Even though they date from a lifetime ago, Willy Russell’s Shirley Valentine and Educating Rita still sound like a breath of fresh air. Never paired before, the Menier revival offers two definitive studies in self-discovery and self-improvement, with two wonderful Scouse heroines.

Meera Syal is simply terrific as Shirley, combining the forms of monologue, interior reflection, stand-and-deliver comedy and a whole gallery of supporting characters in a rich fruitcake of a performance.
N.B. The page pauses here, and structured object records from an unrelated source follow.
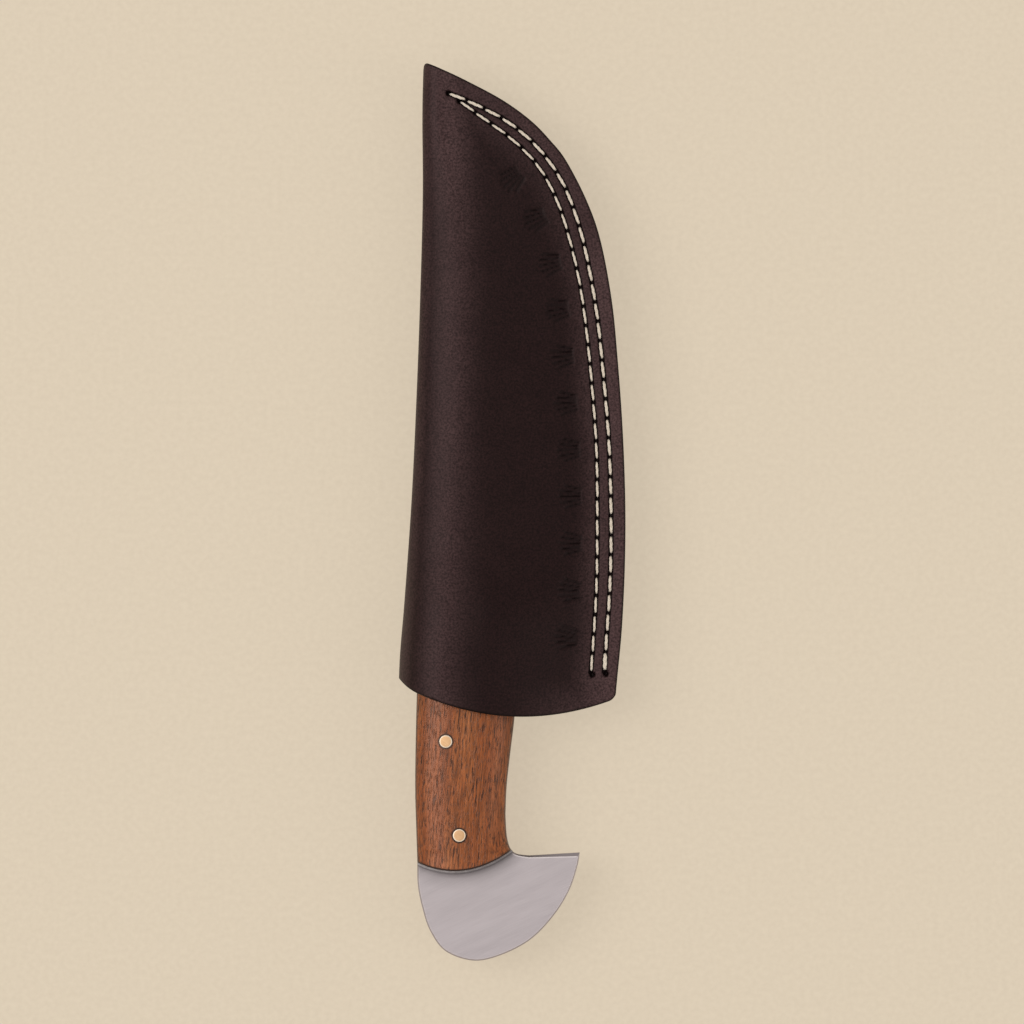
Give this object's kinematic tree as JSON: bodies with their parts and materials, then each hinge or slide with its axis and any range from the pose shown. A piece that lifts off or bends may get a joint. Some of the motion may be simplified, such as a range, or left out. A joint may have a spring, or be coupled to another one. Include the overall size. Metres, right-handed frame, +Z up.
{
  "type": "whittling knife",
  "caption": "Fixed-blade whittling knife with a pinned wooden handle and a hooked flat steel butt, carried in a folded and stitched leather pouch sheath with a belt loop.",
  "frame": {"origin": "centre of the footprint, on the surface that the sheathed knife lies on", "axes": "+Y from the knife's butt to the sheath's tip, +X from the sheath's fold to its seam, +Z up, out of the sheath's front"},
  "size_m": [0.0606, 0.24, 0.0253],
  "materials": {
    "sheath_leather": "dark brown, smooth grain, half-matt, burnished edges",
    "welt_leather": "dark brown cut edge",
    "thread": "waxed cream twisted thread",
    "steel": "finely brushed",
    "liner": "grey fibre",
    "handle_wood": "mid-brown, open dark pores, oiled",
    "pin_brass": "polished"
  },
  "bodies": {
    "sheath": {"sheath_body": "sheath_leather", "welt": "welt_leather", "thread_outer_row": "thread", "thread_inner_row": "thread", "belt_loop": "sheath_leather", "loop_thread_mouth_end": "thread", "loop_thread_tip_end": "thread"},
    "knife": {"blade": "steel", "liner_front": "liner", "liner_back": "liner", "scale_front": "handle_wood", "scale_back": "handle_wood", "pin_front": "pin_brass", "pin_middle": "pin_brass", "pin_rear": "pin_brass"}
  },
  "joints": [
    {"name": "knife_draw", "type": "slide", "parent": "sheath", "child": "knife", "axis": [0, -1, 0], "range_m": [0, 0.165]}
  ]
}
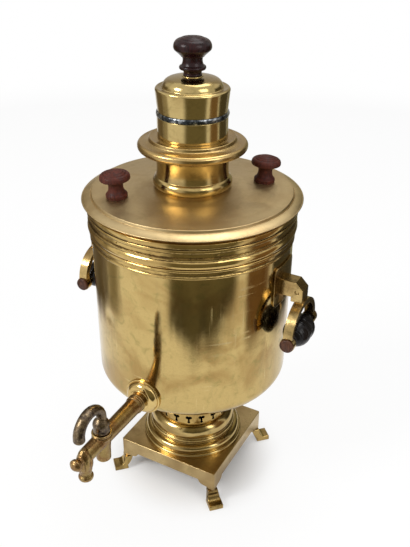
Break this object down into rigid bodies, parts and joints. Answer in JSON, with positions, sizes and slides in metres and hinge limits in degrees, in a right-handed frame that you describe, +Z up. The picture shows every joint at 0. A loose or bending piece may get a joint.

With all options exhausted, Shirley goes on the trip for the excitement of not knowing what might happen.
It’s this opening herself up to her own life once more that Syal makes so eloquent and moving. “He kissed my stretch marks” is a sign of her victory; it’s not the holiday sex with Costas that does it, but the fact that she stood naked on a boat and plunged into waters that last forever.

Shirley talks to the kitchen wall as she cooks her husband’s fried eggs and chips - gosh, they smell good - and decides to go. In the second scene she’s ready, togged up in a blue suit, only about two hours early for the taxi.
And then Peter McKintosh’s design takes us to the island, with the rock replacing the wall and Shirley seizing the moment. “Most of us die before we’re dead” she says, pinpointing the human tragedy while just managing to dodge it.